To rethink that the theme for Quilters Trek is a color, rather than a motif. This year’s theme is blue. Not a specific Pantone shade. Just blue. “Blue can mean many different things to many different people and to many different shops. But how fun!” says Lutz. “We call it a color-guided shopping adventure.” Shops are encouraged to come up with a design that represents something local to their area. Timeless Treasures will continue to create a souvenir line of fabric for the event. This year’s line will, of course, be all blues.

A refined social media presence

The social media presence for the program is also getting a makeover. Row By Row’s Facebook presence had mushroomed into 64 pages. “It was a big animal to maintain,” says Lutz. Quilters Trek will have just four regional pages. There’s also new newsletter called Friday Four Points.

Some of the terminology has changed, too.

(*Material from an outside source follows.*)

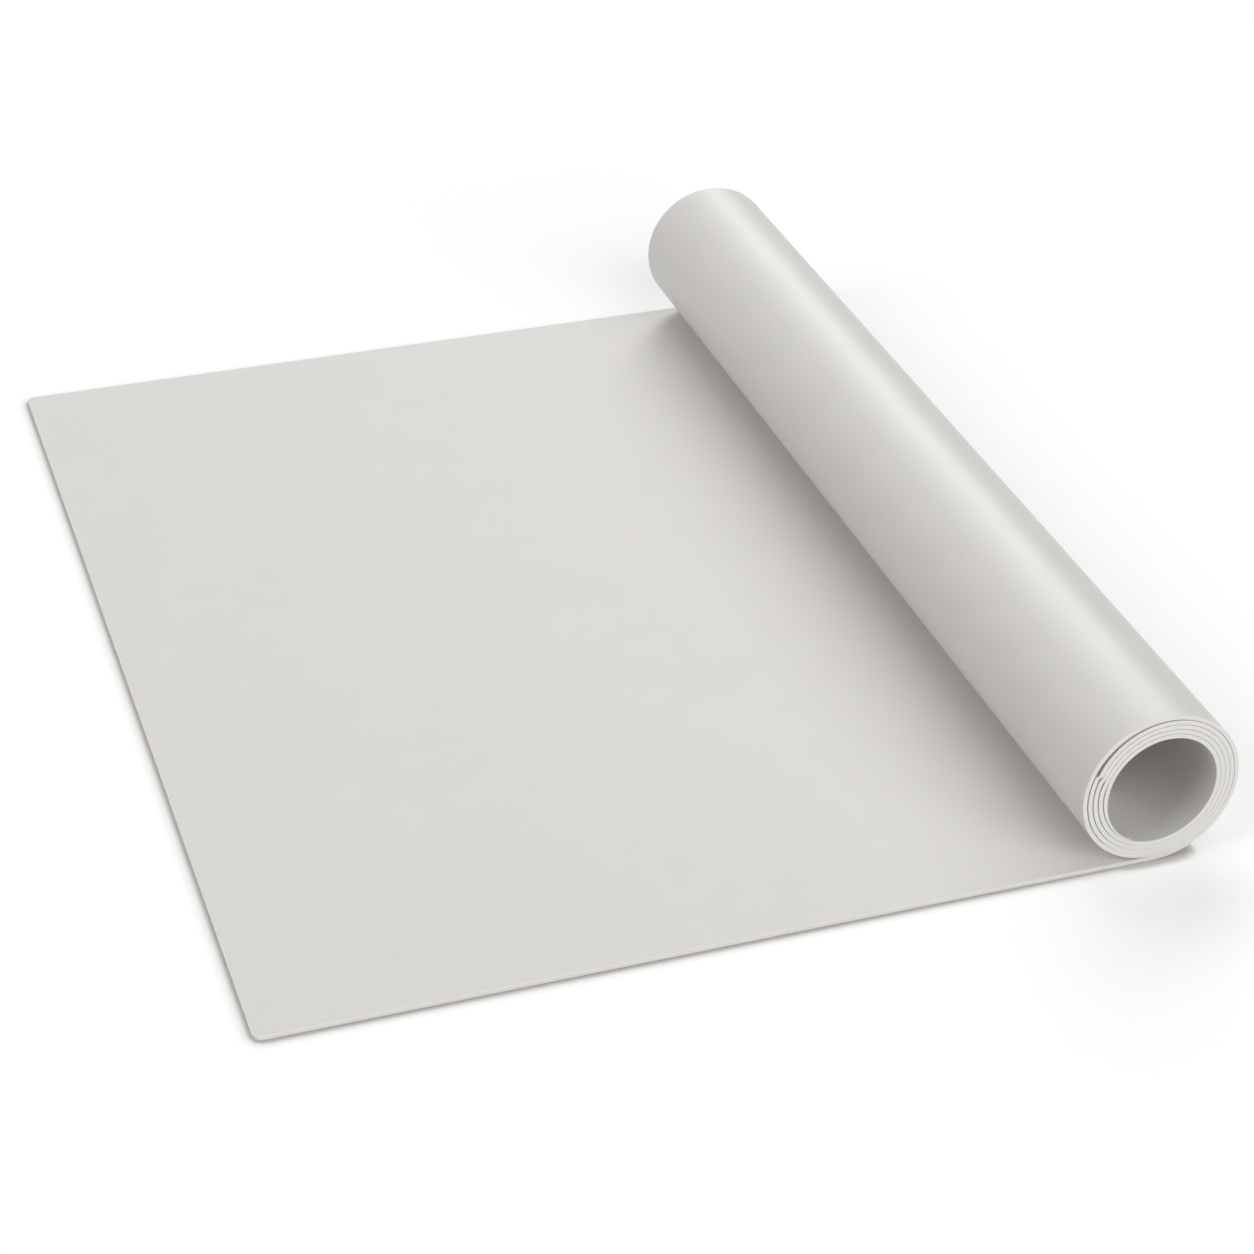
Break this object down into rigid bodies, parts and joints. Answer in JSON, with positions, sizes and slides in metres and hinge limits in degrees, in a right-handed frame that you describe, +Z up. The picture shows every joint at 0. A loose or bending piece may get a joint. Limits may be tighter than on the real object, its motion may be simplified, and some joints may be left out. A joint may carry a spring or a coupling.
{
  "type": "silicone counter mat",
  "caption": "Long pale silicone counter mat, one end lying flat and the rest wound into a loose open roll that uncurls along the counter.",
  "frame": {"origin": "on the surface it lies on, below the middle of the box round the whole mat", "axes": "+Z up, Y along the roll's axis and the mat's width, -X towards the flat free edge, +X towards the roll"},
  "size_m": [0.4576, 0.6, 0.079],
  "materials": {
    "silicone": "smooth satin pale warm grey silicone"
  },
  "bodies": {
    "flat_end": {"flat_sheet": "silicone"},
    "strip_01": {"bend_strip_01": "silicone"},
    "strip_02": {"bend_strip_02": "silicone"},
    "strip_03": {"bend_strip_03": "silicone"},
    "strip_04": {"bend_strip_04": "silicone"},
    "strip_05": {"bend_strip_05": "silicone"},
    "strip_06": {"bend_strip_06": "silicone"},
    "strip_07": {"bend_strip_07": "silicone"},
    "strip_08": {"bend_strip_08": "silicone"},
    "strip_09": {"bend_strip_09": "silicone"},
    "strip_10": {"bend_strip_10": "silicone"},
    "strip_11": {"bend_strip_11": "silicone"},
    "roll": {"rolled_turns": "silicone"}
  },
  "joints": [
    {"name": "uncurl_01", "type": "hinge", "parent": "flat_end", "child": "strip_01", "pos_m": [0.19429, 0, 0.00122], "axis": [0, 1, 0], "range_deg": [0, 15], "stiffness_Nm_per_rad": 0.25},
    {"name": "uncurl_02", "type": "hinge", "parent": "strip_01", "child": "strip_02", "pos_m": [0.20403, 0, 0.00383], "axis": [0, 1, 0], "range_deg": [0, 15], "stiffness_Nm_per_rad": 0.25},
    {"name": "uncurl_03", "type": "hinge", "parent": "strip_02", "child": "strip_03", "pos_m": [0.21275, 0, 0.00887], "axis": [0, 1, 0], "range_deg": [0, 15], "stiffness_Nm_per_rad": 0.25},
    {"name": "uncurl_04", "type": "hinge", "parent": "strip_03", "child": "strip_04", "pos_m": [0.21988, 0, 0.016], "axis": [0, 1, 0], "range_deg": [0, 15], "stiffness_Nm_per_rad": 0.25},
    {"name": "uncurl_05", "type": "hinge", "parent": "strip_04", "child": "strip_05", "pos_m": [0.22492, 0, 0.02473], "axis": [0, 1, 0], "range_deg": [0, 15], "stiffness_Nm_per_rad": 0.25},
    {"name": "uncurl_06", "type": "hinge", "parent": "strip_05", "child": "strip_06", "pos_m": [0.22753, 0, 0.03446], "axis": [0, 1, 0], "range_deg": [0, 15], "stiffness_Nm_per_rad": 0.25},
    {"name": "uncurl_07", "type": "hinge", "parent": "strip_06", "child": "strip_07", "pos_m": [0.22753, 0, 0.04454], "axis": [0, 1, 0], "range_deg": [0, 15], "stiffness_Nm_per_rad": 0.25},
    {"name": "uncurl_08", "type": "hinge", "parent": "strip_07", "child": "strip_08", "pos_m": [0.22492, 0, 0.05427], "axis": [0, 1, 0], "range_deg": [0, 15], "stiffness_Nm_per_rad": 0.25},
    {"name": "uncurl_09", "type": "hinge", "parent": "strip_08", "child": "strip_09", "pos_m": [0.21988, 0, 0.063], "axis": [0, 1, 0], "range_deg": [0, 15], "stiffness_Nm_per_rad": 0.25},
    {"name": "uncurl_10", "type": "hinge", "parent": "strip_09", "child": "strip_10", "pos_m": [0.21275, 0, 0.07013], "axis": [0, 1, 0], "range_deg": [0, 15], "stiffness_Nm_per_rad": 0.25},
    {"name": "uncurl_11", "type": "hinge", "parent": "strip_10", "child": "strip_11", "pos_m": [0.20403, 0, 0.07517], "axis": [0, 1, 0], "range_deg": [0, 15], "stiffness_Nm_per_rad": 0.25},
    {"name": "uncurl_12", "type": "hinge", "parent": "strip_11", "child": "roll", "pos_m": [0.19429, 0, 0.07778], "axis": [0, 1, 0], "range_deg": [0, 15], "stiffness_Nm_per_rad": 0.25}
  ]
}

Rather than calling the blocks the shops offer “rows” they’re now called “designs.” Shops are asked to create four 9” designs that can be assembled in to a 9”x36” row or an 18”x18” square. A shop can choose to just create one design and repeat it four times, or create four unique designs.

Tighter rules

The relaunch is also a chance to tighten some rules. “One of the challenges we’ve always faced was that there were these loopholes,” Lutz says. “In order to win quilters would take the nine rows and reduce them down, so instead of making a big quilt, they’d make a little quilt. And then other quilters would get upset.” With Quilters Trek winning entries must use 32 nine inch designs, four from eight different stores.

The prizes have been tweaked, too. Rather than one prize per shop for the first traveler to bring in a completed quilt, there are now two smaller prizes. “The difficulty became when someone won on the first or second day,” Lutz says. “So I’m hoping there won’t be that urgency of having to win right away.

New items to collect

Collecting was an important component of Row By Row, and it’s been built into Quilters Trek as well. To give customers an incentive to purchase the kits, Quilters Trek will offer “tokens” to all participating shops. A token is 2 ½” square of fabric themed to each state (prints might include the state bird, state flower, and state flag, for example). Each shop will get 77 tokens to put into its kits and the only way a “trekker” can get one is to purchase a kit. Each shop will also get three “golden tokens” (a golden fabric square) to slip into random kits. If a trekker buys a kit with a golden token they can take a selfie to post in a special Quilters Trek Facebook page for some added fun.

Altogether, Lutz is hoping Quilters Trek will capture quilters’ attention and bring renewed interest to a program that’s doing its best to bolster brick-and-mortar retail sales. “Basically we’re taking all the feedback and learnings from Row By Row and editing it to create something that hopefully will better serve shops and thereby consumers,” Lutz says. “Hopefully with a whole different name they’re going to look at this with fresh eyes.”